> WHAT YOU NEED TO DO: Return the whole listing exactly as it stands.

(begin)

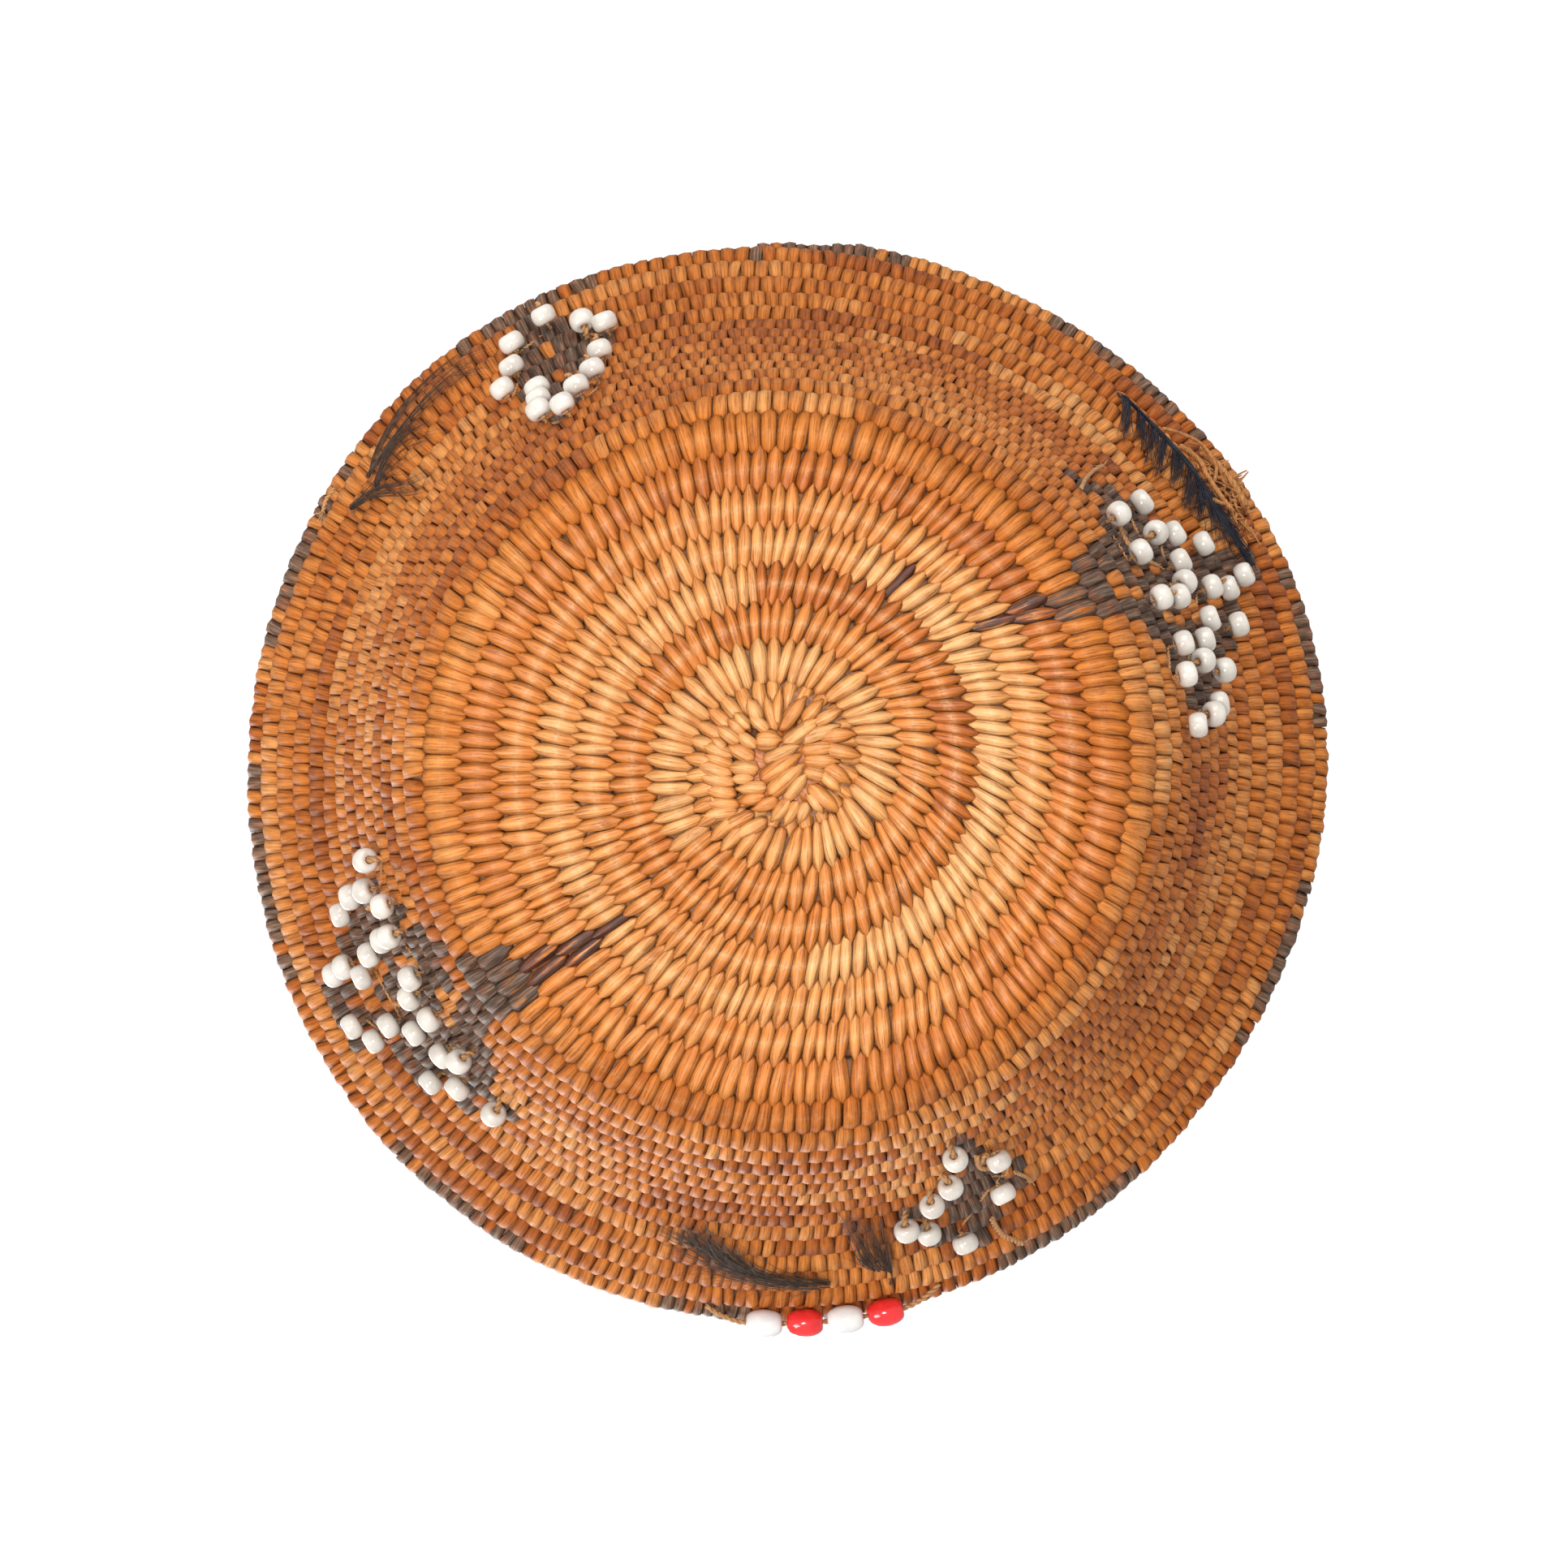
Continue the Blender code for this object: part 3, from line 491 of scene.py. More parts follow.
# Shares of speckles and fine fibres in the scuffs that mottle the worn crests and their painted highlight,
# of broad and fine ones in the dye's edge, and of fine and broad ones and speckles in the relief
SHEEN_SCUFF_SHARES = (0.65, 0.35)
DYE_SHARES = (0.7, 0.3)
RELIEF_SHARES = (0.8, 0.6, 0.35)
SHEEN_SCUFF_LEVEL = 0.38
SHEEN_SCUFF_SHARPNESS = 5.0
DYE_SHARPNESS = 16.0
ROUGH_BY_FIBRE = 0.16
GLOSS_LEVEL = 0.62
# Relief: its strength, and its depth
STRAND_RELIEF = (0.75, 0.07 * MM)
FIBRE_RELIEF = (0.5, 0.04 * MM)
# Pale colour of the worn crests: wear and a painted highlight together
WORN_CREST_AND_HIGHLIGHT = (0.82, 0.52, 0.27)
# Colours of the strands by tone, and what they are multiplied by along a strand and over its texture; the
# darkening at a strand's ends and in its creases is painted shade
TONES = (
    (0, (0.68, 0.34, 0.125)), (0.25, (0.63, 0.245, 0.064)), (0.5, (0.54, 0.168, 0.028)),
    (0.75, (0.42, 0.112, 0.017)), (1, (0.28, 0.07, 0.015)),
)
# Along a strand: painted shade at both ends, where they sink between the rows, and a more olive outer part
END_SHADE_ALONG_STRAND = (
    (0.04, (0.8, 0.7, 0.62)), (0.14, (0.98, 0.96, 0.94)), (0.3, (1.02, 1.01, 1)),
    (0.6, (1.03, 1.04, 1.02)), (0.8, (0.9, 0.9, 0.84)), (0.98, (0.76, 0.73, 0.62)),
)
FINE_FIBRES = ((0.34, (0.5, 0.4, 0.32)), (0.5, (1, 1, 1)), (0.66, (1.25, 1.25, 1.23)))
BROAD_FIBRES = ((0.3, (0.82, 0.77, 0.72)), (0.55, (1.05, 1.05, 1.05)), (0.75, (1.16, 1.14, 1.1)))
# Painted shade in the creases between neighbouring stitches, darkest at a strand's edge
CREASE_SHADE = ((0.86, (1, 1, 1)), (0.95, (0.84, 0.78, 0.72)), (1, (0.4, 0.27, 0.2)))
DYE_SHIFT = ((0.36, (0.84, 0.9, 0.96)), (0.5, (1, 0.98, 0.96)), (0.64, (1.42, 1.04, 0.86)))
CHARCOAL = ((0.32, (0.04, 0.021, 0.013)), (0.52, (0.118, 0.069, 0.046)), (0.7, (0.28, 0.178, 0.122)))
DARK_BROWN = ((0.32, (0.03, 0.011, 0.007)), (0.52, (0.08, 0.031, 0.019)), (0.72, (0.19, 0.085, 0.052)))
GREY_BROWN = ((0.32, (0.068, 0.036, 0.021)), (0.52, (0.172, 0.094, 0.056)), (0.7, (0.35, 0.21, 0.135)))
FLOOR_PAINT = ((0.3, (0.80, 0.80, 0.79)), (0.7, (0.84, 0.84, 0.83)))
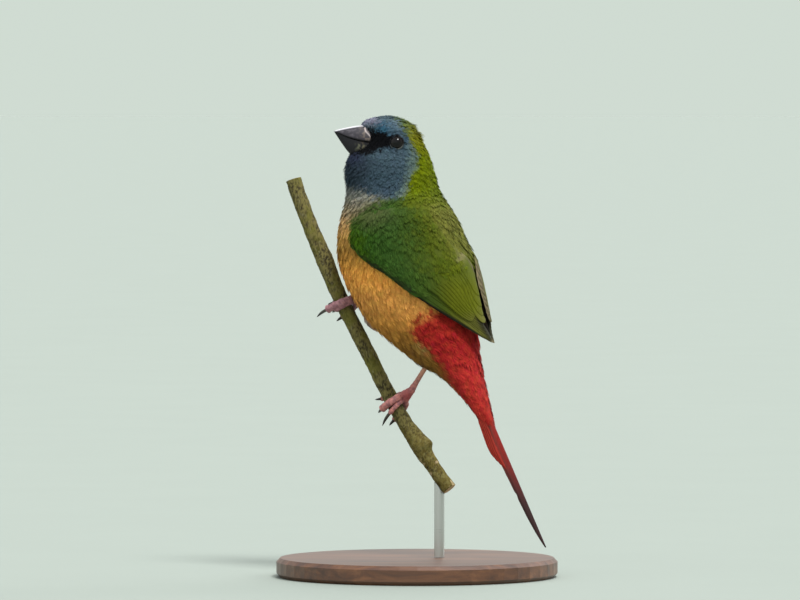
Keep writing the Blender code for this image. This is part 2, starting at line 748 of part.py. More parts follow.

(end)

> ANSWER TO THE TASK:
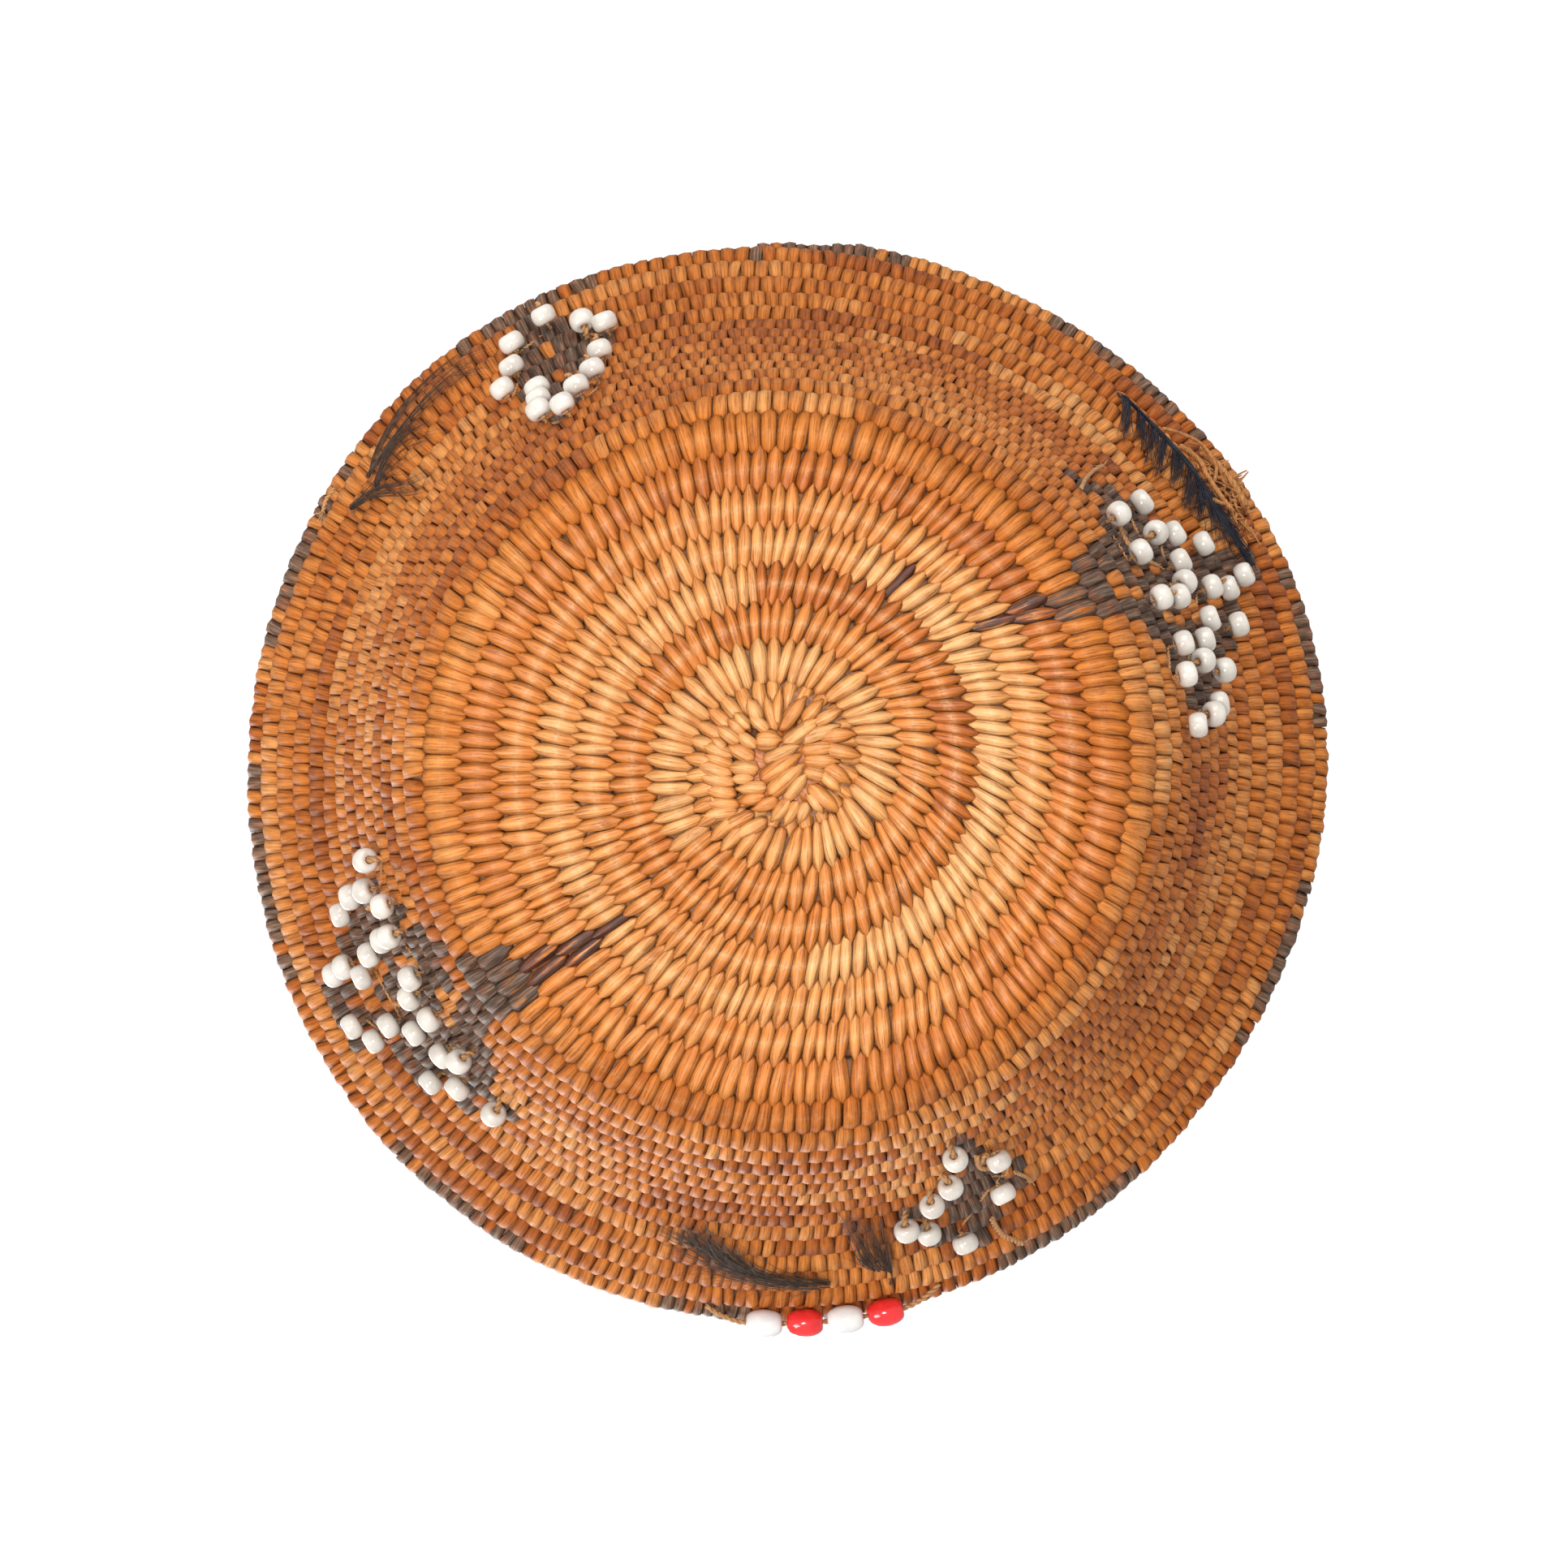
Continue the Blender code for this object: part 3, from line 491 of scene.py. More parts follow.
# Shares of speckles and fine fibres in the scuffs that mottle the worn crests and their painted highlight,
# of broad and fine ones in the dye's edge, and of fine and broad ones and speckles in the relief
SHEEN_SCUFF_SHARES = (0.65, 0.35)
DYE_SHARES = (0.7, 0.3)
RELIEF_SHARES = (0.8, 0.6, 0.35)
SHEEN_SCUFF_LEVEL = 0.38
SHEEN_SCUFF_SHARPNESS = 5.0
DYE_SHARPNESS = 16.0
ROUGH_BY_FIBRE = 0.16
GLOSS_LEVEL = 0.62
# Relief: its strength, and its depth
STRAND_RELIEF = (0.75, 0.07 * MM)
FIBRE_RELIEF = (0.5, 0.04 * MM)
# Pale colour of the worn crests: wear and a painted highlight together
WORN_CREST_AND_HIGHLIGHT = (0.82, 0.52, 0.27)
# Colours of the strands by tone, and what they are multiplied by along a strand and over its texture; the
# darkening at a strand's ends and in its creases is painted shade
TONES = (
    (0, (0.68, 0.34, 0.125)), (0.25, (0.63, 0.245, 0.064)), (0.5, (0.54, 0.168, 0.028)),
    (0.75, (0.42, 0.112, 0.017)), (1, (0.28, 0.07, 0.015)),
)
# Along a strand: painted shade at both ends, where they sink between the rows, and a more olive outer part
END_SHADE_ALONG_STRAND = (
    (0.04, (0.8, 0.7, 0.62)), (0.14, (0.98, 0.96, 0.94)), (0.3, (1.02, 1.01, 1)),
    (0.6, (1.03, 1.04, 1.02)), (0.8, (0.9, 0.9, 0.84)), (0.98, (0.76, 0.73, 0.62)),
)
FINE_FIBRES = ((0.34, (0.5, 0.4, 0.32)), (0.5, (1, 1, 1)), (0.66, (1.25, 1.25, 1.23)))
BROAD_FIBRES = ((0.3, (0.82, 0.77, 0.72)), (0.55, (1.05, 1.05, 1.05)), (0.75, (1.16, 1.14, 1.1)))
# Painted shade in the creases between neighbouring stitches, darkest at a strand's edge
CREASE_SHADE = ((0.86, (1, 1, 1)), (0.95, (0.84, 0.78, 0.72)), (1, (0.4, 0.27, 0.2)))
DYE_SHIFT = ((0.36, (0.84, 0.9, 0.96)), (0.5, (1, 0.98, 0.96)), (0.64, (1.42, 1.04, 0.86)))
CHARCOAL = ((0.32, (0.04, 0.021, 0.013)), (0.52, (0.118, 0.069, 0.046)), (0.7, (0.28, 0.178, 0.122)))
DARK_BROWN = ((0.32, (0.03, 0.011, 0.007)), (0.52, (0.08, 0.031, 0.019)), (0.72, (0.19, 0.085, 0.052)))
GREY_BROWN = ((0.32, (0.068, 0.036, 0.021)), (0.52, (0.172, 0.094, 0.056)), (0.7, (0.35, 0.21, 0.135)))
FLOOR_PAINT = ((0.3, (0.80, 0.80, 0.79)), (0.7, (0.84, 0.84, 0.83)))
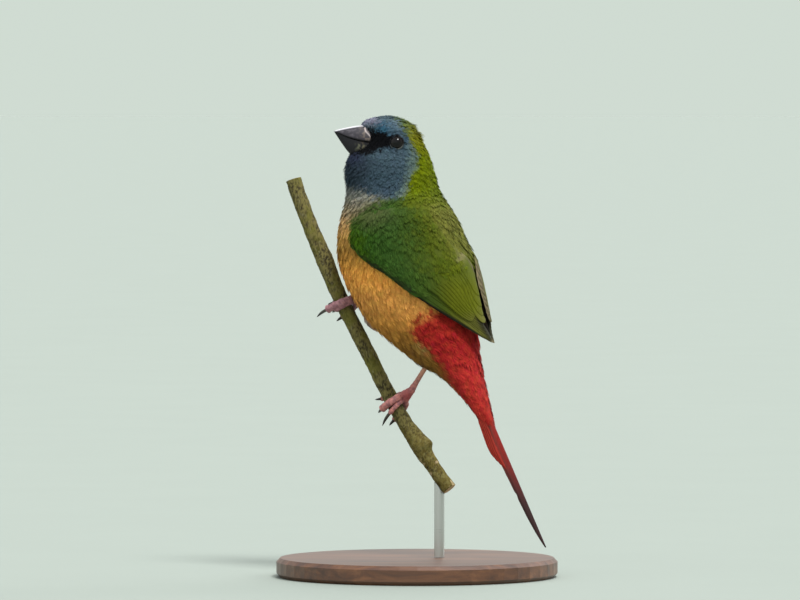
Keep writing the Blender code for this image. This is part 2, starting at line 748 of part.py. More parts follow.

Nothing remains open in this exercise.